Posted: Mon Feb 27, 2012 8:07 am
by PhilHibbs
wblack wrote:I was thinking the problem is either with the copying of the datasets across the network or the job is getting repartitioned which pulls the data back to a single node.
I think that this is not true, that repartitioning pulls the data back to a single node.

Posted: Mon Feb 27, 2012 8:34 am
by priyadarshikunal
@Phil:
Yes it can be partitioned on any of the keys but need to make sure that the data is evenly partitioned. For that you can use multiple keys.

You also need to see the processing logic, datastage checks for the partitioning based on the keys defined and validates the partition mechanism. and to avoid any repartitioning either set APT_NO_PART_INSERTION or partition with the keys in same order as join. I think.
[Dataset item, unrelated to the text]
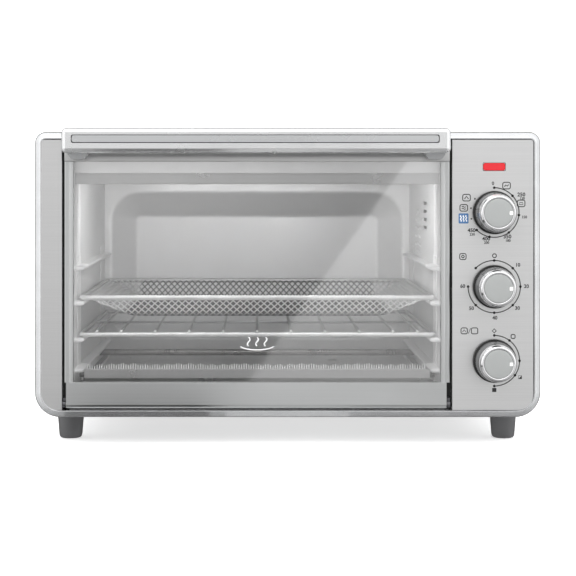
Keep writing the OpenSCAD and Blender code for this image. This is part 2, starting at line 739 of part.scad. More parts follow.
// Tub with sloping sides; the weave is finer than a solid shows
module basket_mesh() color("lightgray") from_front() difference() {
  tub(0, 0);
  tub(1.2, 1.2);
}

module tub(d, lift) {
  top = basket_z + 0.4 * rim_r;
  hull() {
    block([rack_l + 2 * rim_r + 0.7 + d, tub_front + 0.7 + d, top - (lift > 0 ? -1 : 1.2)],
          [rack_r - 2 * rim_r - 0.7 - d, tub_back - 0.7 - d, top + (lift > 0 ? 2 : 0)]);
    block([rack_l + tub_slope + d, tub_floor_front + d, basket_z - tub_h + lift],
          [rack_r - tub_slope - d, tub_floor_back - d, basket_z - tub_h + lift + 0.5]);
  }
}

module crumb_tray() color("darkgray") from_front() {
  block([tray_l, tray_front + 10, tray_z], [tray_r, tray_back, tray_z + 0.8]);
  block([tray_l, tray_front + 10, tray_z], [tray_r, tray_front + 11, tray_lip - 8]);
  block([tray_l, tray_front, tray_lip - 8.8], [tray_r, tray_front + 11, tray_lip - 8]);
  block([tray_l, tray_front, tray_lip - 8.8], [tray_r, tray_front + 1, tray_lip]);
  block([tray_l, tray_front, tray_lip - 1], [tray_r, tray_front + 4, tray_lip]);
  for (x = [tray_l, tray_r - 0.8])
      block([x, tray_front + 10, tray_z], [x + 0.8, tray_back, tray_z + 3.4]);
  block([tray_l, tray_back - 0.8, tray_z], [tray_r, tray_back, tray_z + 3.4]);
}

// ---------- one line for each node ----------
outer_shell();
base_plate();
rear_cover();
front_bezel();
left_trim_plate();
control_panel();
indicator_lens();
indicator_lamp();
feet();
foot_screws();
case_screws();
cord_gland();
cavity_top();
cavity_left_wall();
cavity_right_wall();
cavity_back_wall();
cavity_floor();
cavity_front_frame();
upper_heater_guard();
upper_front_element();
upper_rear_element();
lower_front_element();
lower_rear_element();
element_insulators();
left_runner();
right_runner();
hinge_brackets();
control_bracket();
thermostat();
timer_mechanism();
toast_selector();
heat_shield();
fan_motor();
fan_housing();
internal_wiring();
door_glass();
door_top_rail();
door_bottom_rail();
door_left_stile();
door_right_stile();
door_handle();
handle_insert();
handle_brackets();
handle_screws();
hinge_pins();
temperature_knob();
temperature_knob_face();
temperature_shaft();
timer_knob();
timer_knob_face();
timer_shaft();
toast_knob();
toast_knob_face();
toast_shaft();
fan_impeller();
fan_shaft();
wire_rack();
basket_frame();
basket_mesh();
crumb_tray();
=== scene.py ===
"""Looks of a countertop toaster oven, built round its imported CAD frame.

Lengths are metres unless a name ends in _mm.
"""

import json
import math

import bmesh
import bpy
import numpy as np
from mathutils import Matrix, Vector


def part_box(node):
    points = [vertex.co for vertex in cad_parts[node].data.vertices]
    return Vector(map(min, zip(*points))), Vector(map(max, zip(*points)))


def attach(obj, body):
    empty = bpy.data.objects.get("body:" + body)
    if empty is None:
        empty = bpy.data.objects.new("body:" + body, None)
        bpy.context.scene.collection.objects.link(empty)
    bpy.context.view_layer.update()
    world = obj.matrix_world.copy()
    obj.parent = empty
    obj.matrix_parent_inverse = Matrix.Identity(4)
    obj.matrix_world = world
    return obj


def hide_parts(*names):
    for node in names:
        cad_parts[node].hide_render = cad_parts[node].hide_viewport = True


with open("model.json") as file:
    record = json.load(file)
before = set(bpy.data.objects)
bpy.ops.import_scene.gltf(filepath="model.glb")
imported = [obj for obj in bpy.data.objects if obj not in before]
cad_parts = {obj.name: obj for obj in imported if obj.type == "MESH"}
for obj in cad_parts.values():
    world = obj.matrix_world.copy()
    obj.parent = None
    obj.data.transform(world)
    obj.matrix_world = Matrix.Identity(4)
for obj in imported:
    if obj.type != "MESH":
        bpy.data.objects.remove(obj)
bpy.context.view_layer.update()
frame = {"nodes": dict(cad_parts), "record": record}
MM = 0.001


# ---------- places taken from the frame ----------


def span(node):
    """Lowest and highest corner of a CAD node, as arrays."""
    low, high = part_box(node)
    return np.array(low), np.array(high)


def middle(node):
    """Centre of a CAD node's box."""
    low, high = span(node)
    return (low + high) / 2


BEZEL_LOW, BEZEL_HIGH = span("front_bezel")
FACE_Y = BEZEL_LOW[1]
PANEL_LOW, PANEL_HIGH = span("control_panel")
GLASS_LOW, GLASS_HIGH = span("door_glass")
KNOBS = ("temperature", "timer", "toast")
TOP_R, BOTTOM_R = 11 * MM, 24 * MM  # corners of the body's outline
EMBOSS = 1.3 * MM  # how far the side panels stand out
SHEET = 1 * MM


# ---------- camera and studio ----------


def make_camera():
    """Level camera far in front of the door, framed by shift only, so that upright edges stay upright."""
    data = bpy.data.cameras.new("camera")
    data.sensor_width = 36
    data.lens = 98
    data.shift_x = 0.0546
    data.shift_y = -0.1875
    data.clip_end = 60
    camera = bpy.data.objects.new("camera", data)
    camera.location = (-29.5 * MM, FACE_Y - 1.48, 0.25)
    camera.rotation_euler = (math.pi / 2, 0, 0)
    bpy.context.collection.objects.link(camera)
    bpy.context.scene.camera = camera


def area_light(name, place, aim, size, power, shine=True):
    """Rectangular soft box at place, turned to face aim."""
    data = bpy.data.lights.new(name, "AREA")
    data.shape = "RECTANGLE"
    data.size, data.size_y = size
    data.energy = power
    lamp = bpy.data.objects.new(name, data)
    lamp.location = place
    away = np.array(place) - np.array(aim)
    lamp.rotation_euler = Vector(away).to_track_quat("Z", "Y").to_euler()
    lamp.visible_camera = False
    lamp.visible_glossy = shine
    bpy.context.collection.objects.link(lamp)


def make_world():
    """Studio sky: brightness runs through a ramp of height, dim below the floor line and bright overhead. Both
    sides are brighter and the rear is dim, which puts white bands and thin dark lines along the rounded edges."""
    world = bpy.data.worlds.new("studio")
    world.use_nodes = True
    bpy.context.scene.world = world
    tree = world.node_tree
    coord = add(tree, "TexCoord")
    split = add(tree, "SeparateXYZ", i0=coord.outputs["Generated"])
    height = add(tree, "MapRange", i0=split.outputs["Z"], i1=-1.0)
    ramp = add(tree, "ValToRGB", i0=height.outputs[0])
    first, last = ramp.color_ramp.elements
    for stop, (place, value) in ((first, SKY[0]), (last, SKY[-1])):
        stop.position, stop.color = place, (*[value / SKY_TOP] * 3, 1)
    for place, value in SKY[1:-1]:
        ramp.color_ramp.elements.new(place).color = (*[value / SKY_TOP] * 3, 1)
    across = add(tree, "Math", {"operation": "MULTIPLY"}, i0=split.outputs["X"], i1=split.outputs["X"])
    side = add(tree, "Math", {"operation": "MULTIPLY_ADD"}, i0=across.outputs[0], i1=SKY_SIDES / SKY_TOP,
               i2=ramp.outputs[0])
    rear = add(tree, "MapRange", i0=split.outputs["Y"], i1=0.06, i2=0.5, i3=1.0, i4=SKY_REAR)
    shaded = add(tree, "Math", {"operation": "MULTIPLY"}, i0=side.outputs[0], i1=rear.outputs[0])
    back = tree.nodes["Background"]
    back.inputs["Strength"].default_value = SKY_TOP
    tree.links.new(shaded.outputs[0], back.inputs["Color"])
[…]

Also, you are right about repartitioning.

@wblack
Its never true that the max number of nodes will give the best result, you need to find out the best suited number of nodes for your server. Also can there be a network delay causing the performance to degrade when using the remote machines?

Posted: Mon Feb 27, 2012 8:40 am
by PhilHibbs
priyadarshikunal wrote:...You also need to see the processing logic, datastage checks for the partitioning based on the keys defined and validates the partition mechanism. and to avoid any repartitioning either set APT_NO_PART_INSERTION or partition with the keys in same order as join. I think.
I thought that if I just set the partitioning to "Same", that DataStage would not automatically repartition for any reason. Surely it only does that if you let it with "Auto"?

Posted: Mon Feb 27, 2012 8:46 am
by priyadarshikunal
PhilHibbs wrote:I thought that if I just set the partitioning to "Same", that DataStage would not automatically repartition for any reason. Surely it only does that if you let it with "Auto"?
Yeah, forgot that one. :oops:

Posted: Mon Feb 27, 2012 6:24 pm
by wblack
I have a rather elementary question. If a join expects sorted data and the data isn't sorted it adds a tsort. Is this correct? Also, if a sort stage is added before a join where the data isn't sorted will this make a join perform better?